What Nevada does possess that Ohio lacks are wild horses, which Farley loved to paint, draw and collage.
A selection of Farley's bird and animal art and abstract assemblages are on display at the Twinsburg Public Library until Aug. 31.
Farley and her husband, Richard Farley, moved to Twinsburg four years ago.
Her first encounter with an Ohio cardinal was just after the move.
"I didn't know anyone, didn't have a phone or a TV," she said. "I looked outside and there she was."
In a new house in a new state and with her husband away at his new job, Farley was trying hard not to feel lonely.
Like the California quail, Farley studied the bird perched on a tree branch in her yard. Then she set out to recreate Ohio's state bird.
As an artist, Farley is adaptable, using whatever medium lends itself to the piece she decides to create, although she says she prefers mixed media.
The cardinal, one of the pieces in the library display, is a collage using sheet music paper and water colors. Another piece on display at the library is a dove in flight, also a collage, for which she used a map of Ohio.
At first glance, it's hard to see anything but the beautiful pictures the specialized paper has become. But a closer look at the cardinal reveals a musical note here and there. Inspect the dove to find part of Twinsburg peeking out from the watercolor on the right wing, and Stark, Madison and Lafayette counties on the bird's underside.
The cardinal returned to Farley's yard days later, this time with a mate. Farley named them Romeo and Juliet and captured their visit with colored pencil and water color paint.
"I find water color very challenging," Farley said. "I love the freedom of mixed. Acrylic is my favorite. With those, there are no rules. With water color, you have rules."
She also makes assemblages, gathering unrelated objects like with glass, acrylic paint and other materials to make art.
Farley says she can't remember a time when she wasn't drawing.
"My earliest memories are being on a floor, drawing pictures of horses," she said.
As part of an Irish Catholic family, her grandmother asked her to give up something for Lent when she was 6 years old.
"I gave up drawing horses," Farley said. "My grandmother caught me drawing deer."
After having her first child, Farley packed away her art and didn't pick it up again for 13 years.
"I get so involved and focused on whatever I'm working on, my son was crying and I didn't even hear him," she said.

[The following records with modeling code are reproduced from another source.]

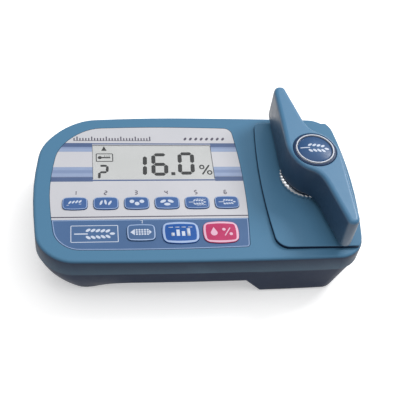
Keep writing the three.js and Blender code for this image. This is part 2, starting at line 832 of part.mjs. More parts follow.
add("press_base", pressPlate(FRAME.base), FINISH.castIron);
add("press_pillar_front", pressPillar(FRAME.y0), FINISH.castIron);
add("press_pillar_back", pressPillar(FRAME.y1 - PILLAR.thickness), FINISH.castIron);
add("press_bridge", pressBridge(), FINISH.castIron);
BOLTS.forEach(([x, y], i) => add(`pillar_bolt_${i + 1}`, pillarBolt(x, y), FINISH.steel));
add("spindle_bush", spindleBush(), FINISH.brass);
add("collar_ring", collarRing(), FINISH.chrome);
add("electrode_insulator", electrodeInsulator(), FINISH.insulator);
add("lower_electrode", lowerElectrode(), FINISH.brass);
add("temperature_sensor", temperatureSensor(), FINISH.steel);
add("electrode_lead", electrodeLead(), FINISH.lead);

add("crush_head", crushHead(), FINISH.steel);
add("head_insulator", headInsulator(), FINISH.insulator);
add("thrust_washer", thrustWasher(), FINISH.brass);
add("spindle", spindle(), FINISH.steel);
add("handle", handle(), FINISH.caseBlue);
add("handle_screw", handleScrew(), FINISH.steel);
add("badge_ring", badgeRing(), FINISH.chrome);
add("handle_badge", handleBadge(), FINISH.badgeBlue);

add("sample_dish", sampleDish(), FINISH.blackPlastic);
add("dish_insert", dishInsert(), FINISH.steel);

KEY_PADS.forEach((pad) => {
  const finish = { color: pad.color, roughness: 0.5, metalness: 0 };
  add(pad.name, keyPad(pad), finish);
});
FEET.forEach(([x, y], i) => add(`rubber_foot_${i + 1}`, rubberFoot(x, y), FINISH.rubber));
CASE_SCREWS.forEach(([x, y], i) => add(`case_screw_${i + 1}`, caseScrew(x, y), FINISH.steel));

export default meter;
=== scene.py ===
import json
import math
import bpy
import bmesh
from mathutils import Matrix, Vector
from mathutils.geometry import interpolate_bezier


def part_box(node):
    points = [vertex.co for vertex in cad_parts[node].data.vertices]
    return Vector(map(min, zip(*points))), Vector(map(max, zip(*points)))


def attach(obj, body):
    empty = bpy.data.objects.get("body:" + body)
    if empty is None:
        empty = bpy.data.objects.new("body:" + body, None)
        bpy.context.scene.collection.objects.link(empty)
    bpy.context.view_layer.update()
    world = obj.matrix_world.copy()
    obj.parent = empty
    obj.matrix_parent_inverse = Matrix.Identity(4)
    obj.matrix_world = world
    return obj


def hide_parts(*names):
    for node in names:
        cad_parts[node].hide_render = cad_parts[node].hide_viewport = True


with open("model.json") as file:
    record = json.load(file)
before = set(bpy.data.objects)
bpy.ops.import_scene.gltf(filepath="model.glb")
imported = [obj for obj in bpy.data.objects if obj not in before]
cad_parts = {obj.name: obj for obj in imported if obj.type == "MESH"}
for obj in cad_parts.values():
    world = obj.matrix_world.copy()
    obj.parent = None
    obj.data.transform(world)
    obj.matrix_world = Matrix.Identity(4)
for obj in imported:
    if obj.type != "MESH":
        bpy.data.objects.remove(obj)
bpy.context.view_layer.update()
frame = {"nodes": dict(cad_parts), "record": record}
mm = 0.001
print("frame loaded:", len(frame["nodes"]), "nodes")


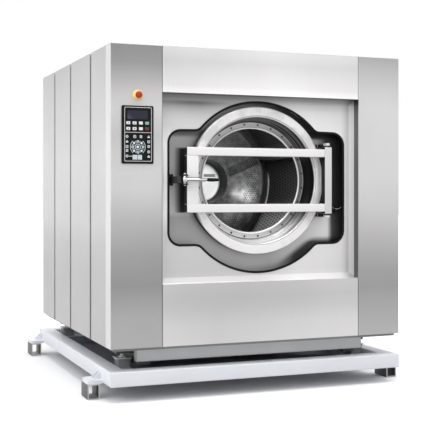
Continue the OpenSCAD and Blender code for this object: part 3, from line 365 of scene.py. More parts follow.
def bead(route, radius, lumps=0.12, sides=8):
    """A weld bead: a small round section carried along a route of points, with its radius waved by a
    sine of the length so that the ripples of the weld show."""
    r = np.asarray(route, float)
    step = np.gradient(r, axis=0)
    step /= np.linalg.norm(step, axis=1)[:, None]
    up = np.where(np.abs(step[:, 2:3]) > 0.9, [[1.0, 0, 0]], [[0, 0, 1.0]])
    side = np.cross(step, up)
    side /= np.linalg.norm(side, axis=1)[:, None]
    over = np.cross(side, step)
    t = np.linspace(0, 2 * np.pi, sides, endpoint=False)
    length = np.concatenate([[0], np.cumsum(np.linalg.norm(np.diff(r, axis=0), axis=1))])
    size = radius * (1 + lumps * np.sin(length / radius * 1.9))
    fade = np.clip(np.minimum(length, length[-1] - length) / radius, 0.3, 1.0)
    size = (size * fade)[None, :, None]
    grid = r[None] + size * (np.cos(t)[:, None, None] * side[None] + np.sin(t)[:, None, None] * over[None])
    return skin(grid, True, False, True)


def straight(a, b, step=5.0):
    """Points along a straight line, about a step apart."""
    a, b = np.asarray(a, float), np.asarray(b, float)
    n = max(3, int(np.linalg.norm(b - a) / step))
    return a + (b - a) * np.linspace(0, 1, n)[:, None]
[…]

Today, it isn't unusual for her to start working on an art project -- her cats are often her muses -- when her husband leaves for work and still be focused when he returns home.
"My husband has asked, 'Are we going to have acrylic paint for dinner?'" Farley said, adding that her husband is very understanding.
Farley's art has earned the Carson Valley Award for an acrylic painting titled Lampe Park; and first place in the Nevada Art Association show for Two Horses in the Summer Time.
Those who miss her display at the Twinsburg Public Library can catch her shows at the Festival of the Pooka in Bedford Sept. 16 and 17; and Artisans Marketplace Oct. 15 at the Middleburgh Heights Community Center.